When Dan Evans, the No. 50 player on the ATP Tour and the No. 3 Brit behind Andy Murray and Kyle Edmund, announced a press conference for Friday afternoon, the first thought was that he was pulling out of Wimbledon.
That’s not normally grist for a full press conference. But a week before the big event, in London, it made sense. He had already pulled out of Queen’s Club this week and next week’s tournament in Eastbourne, allegedly due to injury.
But Evans had far bigger news to announce.
He was found positive for cocaine during an anti-doping test back in April, at the Barcelona ATP Tour event.
He read from a statement at the Novotel Hammersmith, a hotel near where the Queen’s Club tournament is going on this week (via the Daily Mail)
‘This is a very difficult day for me and I wanted to come here in person and tell you face-to-face I was notified a few days ago that I failed a drugs test in April, where I tested positive for cocaine.
“It is really important that you know this was taken out of competition and the context completely unrelated to tennis. I made a mistake and I must face up to it. And I do not condone for one second to anyone that this was acceptable behaviour. I have let a lot of people down – my family, my coach, my team, sponsors, British tennis and my fans.
“I can only deeply apologize from the bottom of my heart. It is a sad and humbling experience. I hope you understand I will not be taking any questions and I thank you for your support of my career to date.”

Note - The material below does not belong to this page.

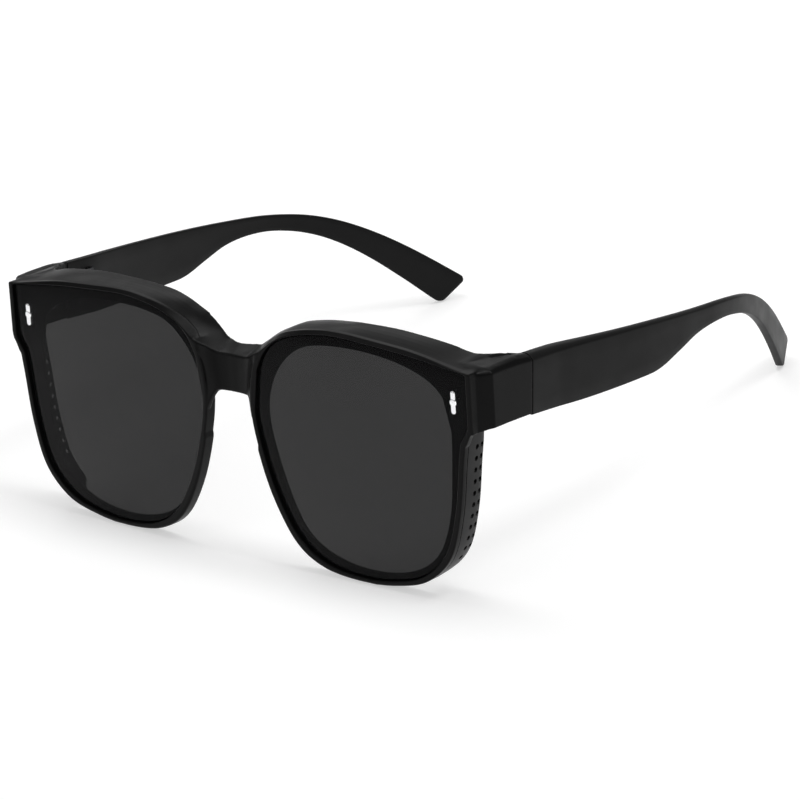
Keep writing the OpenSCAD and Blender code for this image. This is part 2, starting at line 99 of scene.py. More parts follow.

Here is the statement from the ITF:
So Evans is only suspended as of Monday – which may well have been when the ITF planned to announce it. But, like Maria Sharapova before him, the Brit decided to get ahead of the curve and announce it himself.
Evans is only the second well-known player to test positive for cocaine and get the book thrown at him. He follows in the infamous tracks of Martina Hingis, the former No. 1 who, a year into a comeback as a singles player in 2007, also announced a positive test for a small amount of the illegal substance. The test occurred, as it happened, during Wimbledon. She was issued a two-year ban.
That seems to be the standard time frame. So it’s likely what Evans is looking at.
France’s Richard Gasquet failed a test for cocaine in 2009. But he was able to convince the independent tribunal of the “unique circumstances” (it’s a good story) and ended up being suspended just 2 1/2 months.
Hingis insisted she was innocent.
“I have tested positive but I have never taken drugs and I feel 100 per cent innocent. The reason I have come out with this is because I do not want to have a fight with anti-doping authorities,” she said at the time. “Because of my age and my health problems I have also decided to retire from professional tennis. … I have no desire to spend the next seven years fighting doping officials. I’m frustrated and angry. Accusations such as these don’t provide me with the motivation to continue.”
Hingis, of course, returned and later became No. 1 in doubles.
Evans did not deny it. And he does have some history
Early patterns changed – until …
Nearly a decade ago, he and fellow Brit Daniel Smethurst were caught out partying at a club at 3 a.m., the night (morning?) before their junior doubles match at Wimbledon. The censure wasn’t all that serious – a four-month suspension of his funding from the British Lawn Tennis Association. Although that was a record. It probably wasn’t the smartest move to hang at a club in the centre of Wimbledon village – where the population of tennis people swells to gigantic proportions during the Championships, and where he was sure to be seen by someone.
Then again, Evans made plenty of bonehead moves in his youth. But after years of seeming not to take his tennis seriously enough, he has come on and reached a career best singles ranking of No. 41 back in March.
The 27-year-old reached the fourth round at the Australian Open after reaching the final of the Sydney tuneup event the week before. Since then, he has won more than one match at an ATP Tour-level event only once.
Ironically, that came in Barcelona, where he failed the doping test.